## BEGIN SOURCE DATA

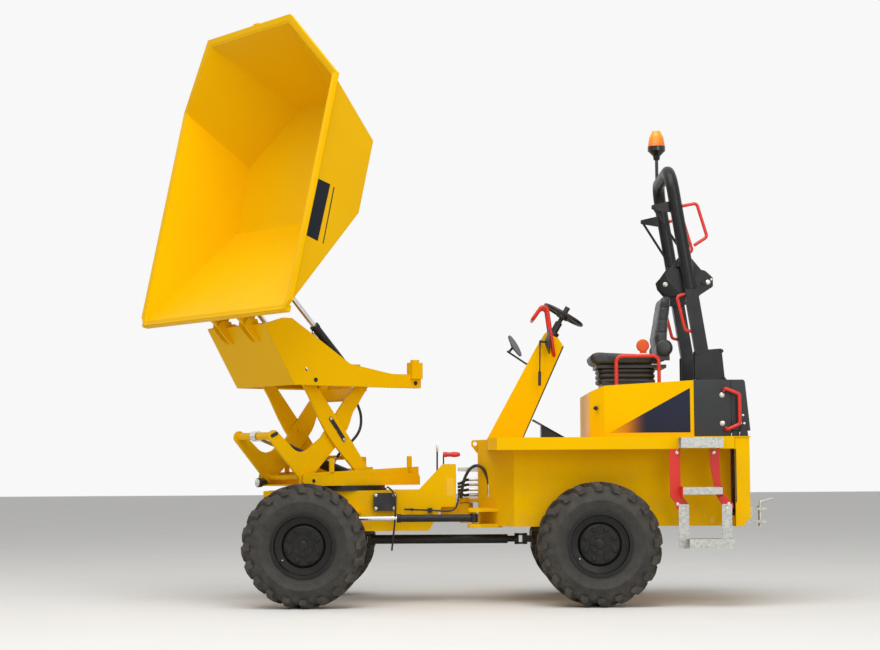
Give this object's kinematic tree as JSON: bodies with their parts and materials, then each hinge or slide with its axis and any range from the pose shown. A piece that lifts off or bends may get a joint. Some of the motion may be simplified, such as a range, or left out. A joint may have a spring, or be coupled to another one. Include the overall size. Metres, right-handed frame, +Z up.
{
  "type": "high-lift swivel site dumper",
  "caption": "Articulated site dumper with a scissor-lifted, slewing and tipping skip in front, a driver's seat, folding roll bar and lugged wheels.",
  "frame": {"origin": "on the ground below the middle of the machine's outline as it stands, skip slewed, raised and tipped", "axes": "+X forward, +Y to the driver's left, +Z up"},
  "size_m": [4.571, 2.3003, 4.0677],
  "materials": {
    "yellow_paint": "gloss golden yellow enamel",
    "charcoal_paint": "satin charcoal enamel",
    "red_handle": "red coated grab rail",
    "black_machined": "black oiled ring",
    "chrome_rod": "hard chromed and ground",
    "galvanised": "galvanised serrated tread",
    "tyre": "dusty black rubber",
    "rim": "satin black wheel enamel",
    "seat_vinyl": "black moulded vinyl",
    "wheel_grip": "black moulded grip",
    "amber_lens": "amber beacon lens",
    "engine_iron": "plain block"
  },
  "bodies": {
    "rear_chassis": {"armrest_hoops": "red_handle", "column_guard": "red_handle", "deck": "yellow_paint", "engine_block": "engine_iron", "engine_cover": "yellow_paint", "grab_handles": "red_handle", "ladder": "galvanised", "ladder_rails": "red_handle", "lid_brackets": "charcoal_paint", "lower_step": "galvanised", "mirrors": "charcoal_paint", "pedal_box": "charcoal_paint", "rear_axle": "charcoal_paint", "rear_cover": "charcoal_paint", "rear_frame": "yellow_paint", "rops_lower": "charcoal_paint", "seat_back": "seat_vinyl", "seat_base": "charcoal_paint", "seat_cushion": "seat_vinyl", "steering_column": "yellow_paint", "steering_stem": "wheel_grip", "tow_hitch": "galvanised", "tow_pin": "chrome_rod"},
    "front_chassis": {"front_frame": "yellow_paint", "front_axle": "charcoal_paint", "slew_ring_lower": "black_machined", "slew_motor": "charcoal_paint"},
    "slewing_base": {"slew_ring_upper": "black_machined", "slew_base": "yellow_paint"},
    "inner_arms": {"inner_arms": "yellow_paint"},
    "outer_arms": {"outer_arms": "yellow_paint"},
    "top_frame": {"top_frame": "yellow_paint"},
    "skip": {"skip": "yellow_paint"},
    "lift_barrel": {"lift_barrel": "black_machined"},
    "lift_rod": {"lift_rod": "chrome_rod"},
    "tip_barrels": {"tip_barrels": "black_machined"},
    "tip_rods": {"tip_rods": "chrome_rod"},
    "steer_barrel": {"steer_barrel": "black_machined"},
    "steer_rod": {"steer_rod": "chrome_rod"},
    "shaft_spline": {"shaft_spline": "black_machined"},
    "shaft_tube": {"shaft_tube": "black_machined"},
    "rops_upper": {"rops_hoop": "charcoal_paint", "beacon": "amber_lens", "rops_handle": "red_handle"},
    "rear_lid": {"rear_lid": "charcoal_paint"},
    "steering_wheel": {"steering_wheel": "wheel_grip"},
    "wheel_front_left": {"tyre_front_left": "tyre", "rim_front_left": "rim"},
    "wheel_front_right": {"tyre_front_right": "tyre", "rim_front_right": "rim"},
    "wheel_rear_left": {"tyre_rear_left": "tyre", "rim_rear_left": "rim"},
    "wheel_rear_right": {"tyre_rear_right": "tyre", "rim_rear_right": "rim"}
  },
  "joints": [
    {"name": "steering", "type": "hinge", "parent": "rear_chassis", "child": "front_chassis", "pos_m": [-0.061, -0.275, 0.64], "axis": [0, 0, 1], "range_deg": [-33, 33]},
    {"name": "slewing", "type": "hinge", "parent": "front_chassis", "child": "slewing_base", "pos_m": [0.841, -0.275, 0.795], "axis": [0, 0, 1], "range_deg": [-130, 50]},
    {"name": "lift", "type": "hinge", "parent": "slewing_base", "child": "inner_arms", "pos_m": [1.20104, 0.02711, 0.885], "axis": [-0.6428, 0.766, 0], "range_deg": [-45, 0]},
    {"name": "scissor", "type": "hinge", "parent": "inner_arms", "child": "outer_arms", "pos_m": [0.99824, -0.14306, 1.22385], "axis": [-0.6428, 0.766, 0], "range_deg": [0, 90]},
    {"name": "levelling", "type": "hinge", "parent": "outer_arms", "child": "top_frame", "pos_m": [1.20104, 0.02711, 1.56269], "axis": [-0.6428, 0.766, 0], "range_deg": [-45, 0]},
    {"name": "tipping", "type": "hinge", "parent": "top_frame", "child": "skip", "pos_m": [1.54193, 0.31315, 1.95], "axis": [-0.6428, 0.766, 0], "range_deg": [-70, 0]},
    {"name": "lift_barrel_eye", "type": "hinge", "parent": "slewing_base", "child": "lift_barrel", "pos_m": [0.75674, -0.34571, 0.893], "axis": [-0.6428, 0.766, 0], "range_deg": [-15.47, 0.01]},
    {"name": "lift_rod_slide", "type": "slide", "parent": "lift_barrel", "child": "lift_rod", "axis": [0.7254, 0.6087, 0.3214], "range_m": [-0.21045, 0.0001]},
    {"name": "tip_barrel_eyes", "type": "hinge", "parent": "top_frame", "child": "tip_barrels", "pos_m": [0.90228, -0.22358, 1.605], "axis": [-0.6428, 0.766, 0], "range_deg": [-0.01, 14.44]},
    {"name": "tip_rod_slide", "type": "slide", "parent": "tip_barrels", "child": "tip_rods", "axis": [0.5355, 0.4493, 0.7151], "range_m": [-0.38553, 0.0001]},
    {"name": "steer_barrel_eye", "type": "hinge", "parent": "rear_chassis", "child": "steer_barrel", "pos_m": [-0.125, 0.145, 0.596], "axis": [0, 0, 1], "range_deg": [-28.72, 28.72]},
    {"name": "steer_rod_slide", "type": "slide", "parent": "steer_barrel", "child": "steer_rod", "axis": [1, 0, 0], "range_m": [-0.23086, 0.23086]},
    {"name": "shaft_rear_joint", "type": "hinge", "parent": "rear_chassis", "child": "shaft_spline", "pos_m": [-0.492, -0.275, 0.436], "axis": [0, 0, 1], "range_deg": [-20.65, 20.65]},
    {"name": "shaft_front_joint", "type": "hinge", "parent": "front_chassis", "child": "shaft_tube", "pos_m": [0.659, -0.275, 0.436], "axis": [0, 0, 1], "range_deg": [-12.37, 12.37]},
    {"name": "roll_bar_fold", "type": "hinge", "parent": "rear_chassis", "child": "rops_upper", "pos_m": [-1.757, -0.275, 2.24], "axis": [0, -1, 0], "range_deg": [0, 100]},
    {"name": "rear_lid_hinge", "type": "hinge", "parent": "rear_chassis", "child": "rear_lid", "pos_m": [-1.985, -0.275, 1.212], "axis": [0, -1, 0], "range_deg": [0, 70]},
    {"name": "steering_wheel_turn", "type": "hinge", "parent": "rear_chassis", "child": "steering_wheel", "pos_m": [-0.788, -0.275, 2.048], "axis": [-0.5, 0, 0.866], "continuous": true},
    {"name": "wheel_front_left_turn", "type": "hinge", "parent": "front_chassis", "child": "wheel_front_left", "pos_m": [1.038, 0.455, 0.4225], "axis": [0, 1, 0], "continuous": true},
    {"name": "wheel_front_right_turn", "type": "hinge", "parent": "front_chassis", "child": "wheel_front_right", "pos_m": [1.038, -1.005, 0.4225], "axis": [0, 1, 0], "continuous": true},
    {"name": "wheel_rear_left_turn", "type": "hinge", "parent": "rear_chassis", "child": "wheel_rear_left", "pos_m": [-0.976, 0.455, 0.4225], "axis": [0, 1, 0], "continuous": true},
    {"name": "wheel_rear_right_turn", "type": "hinge", "parent": "rear_chassis", "child": "wheel_rear_right", "pos_m": [-0.976, -1.005, 0.4225], "axis": [0, 1, 0], "continuous": true}
  ],
  "couplings": [
    {"joint": "scissor", "follows": "lift", "ratio": -2},
    {"joint": "levelling", "follows": "lift", "ratio": 1},
    {"joint": "lift_barrel_eye", "follows": "lift", "ratio": 0.34365},
    {"joint": "lift_rod_slide", "follows": "lift", "m_per_rad": 0.26783},
    {"joint": "tip_barrel_eyes", "follows": "tipping", "ratio": -0.20609},
    {"joint": "tip_rod_slide", "follows": "tipping", "m_per_rad": 0.31548},
    {"joint": "steer_barrel_eye", "follows": "steering", "ratio": 0.87},
    {"joint": "steer_rod_slide", "follows": "steering", "m_per_rad": -0.40064},
    {"joint": "shaft_rear_joint", "follows": "steering", "ratio": 0.62554},
    {"joint": "shaft_front_joint", "follows": "steering", "ratio": -0.37446}
  ]
}
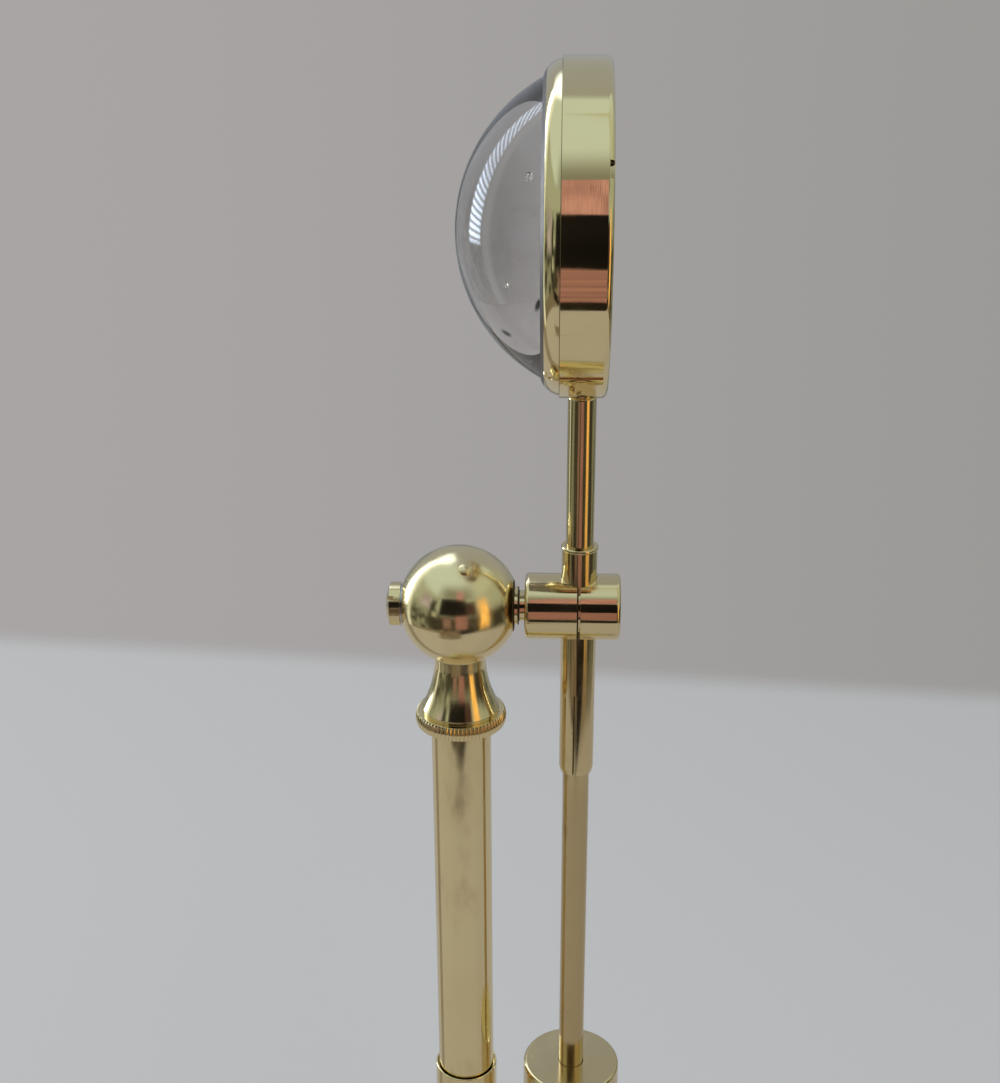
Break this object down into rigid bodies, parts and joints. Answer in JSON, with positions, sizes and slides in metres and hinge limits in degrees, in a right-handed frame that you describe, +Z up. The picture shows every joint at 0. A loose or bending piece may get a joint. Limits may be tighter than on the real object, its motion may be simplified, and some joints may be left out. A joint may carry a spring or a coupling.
{
  "type": "stand magnifier",
  "caption": "Bull's-eye glass in a round cell on a counterweighted rod, held by a ball-topped telescopic pillar with a cross clamp and a weighted round base.",
  "frame": {"origin": "centre of the base's underside, on the pillar's axis", "axes": "+Z up along the pillar, +X from the pillar towards the lens rod, +Y away from the picture's camera"},
  "size_m": [0.105, 0.105, 0.4042],
  "materials": {
    "brass": "polished and lacquered",
    "screw_steel": "turned, plain",
    "iron": "turned and blacked",
    "baize": "wool baize",
    "glass": "clear, polished",
    "packing": "thin packing ring"
  },
  "bodies": {
    "base": {"base_pad": "baize", "base_foot": "brass", "base_ballast": "iron", "base_screws": "screw_steel", "base_collar": "brass", "outer_tube": "brass", "upper_guide_bush": "brass"},
    "pillar": {"inner_tube": "brass", "lower_guide_bush": "brass", "knurled_ring": "brass"},
    "ball": {"ball_head": "brass", "ball_plug": "brass", "swivel_washer": "screw_steel", "swivel_screw": "screw_steel"},
    "clamp": {"clamp_body": "brass", "eye_bolt": "brass", "friction_washer": "brass", "spring_washer": "screw_steel", "tension_screw": "brass"},
    "sleeve": {"split_sleeve": "brass"},
    "rod": {"lens_rod": "brass", "cell_stud": "brass", "lens_cell": "brass", "bezel_ring": "brass", "bezel_lock_screw": "brass", "lens": "glass", "lens_packing": "packing", "retaining_ring": "brass", "counterweight": "brass", "counterweight_screw": "screw_steel"}
  },
  "joints": [
    {"name": "pillar_slide", "type": "slide", "parent": "base", "child": "pillar", "axis": [0, 0, 1], "range_m": [-0.09, 0.0175]},
    {"name": "head_swivel", "type": "hinge", "parent": "pillar", "child": "ball", "pos_m": [0, 0, 0.2556], "axis": [0, 0, 1], "continuous": true},
    {"name": "arm_tilt", "type": "hinge", "parent": "ball", "child": "clamp", "pos_m": [0, 0, 0.2827], "axis": [1, 0, 0], "range_deg": [-120, 120]},
    {"name": "sleeve_turn", "type": "hinge", "parent": "clamp", "child": "sleeve", "pos_m": [0.0277, 0, 0.2827], "axis": [0, 0, 1], "continuous": true},
    {"name": "rod_slide", "type": "slide", "parent": "sleeve", "child": "rod", "axis": [0, 0, -1], "range_m": [-0.0865, 0.0345]}
  ]
}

## END SOURCE DATA

WORK TO DO: Collect every line above that contains the word "handed".

WORKED SOLUTION:
Give this object's kinematic tree as JSON: bodies with their parts and materials, then each hinge or slide with its axis and any range from the pose shown. A piece that lifts off or bends may get a joint. Some of the motion may be simplified, such as a range, or left out. A joint may have a spring, or be coupled to another one. Include the overall size. Metres, right-handed frame, +Z up.
Break this object down into rigid bodies, parts and joints. Answer in JSON, with positions, sizes and slides in metres and hinge limits in degrees, in a right-handed frame that you describe, +Z up. The picture shows every joint at 0. A loose or bending piece may get a joint. Limits may be tighter than on the real object, its motion may be simplified, and some joints may be left out. A joint may carry a spring or a coupling.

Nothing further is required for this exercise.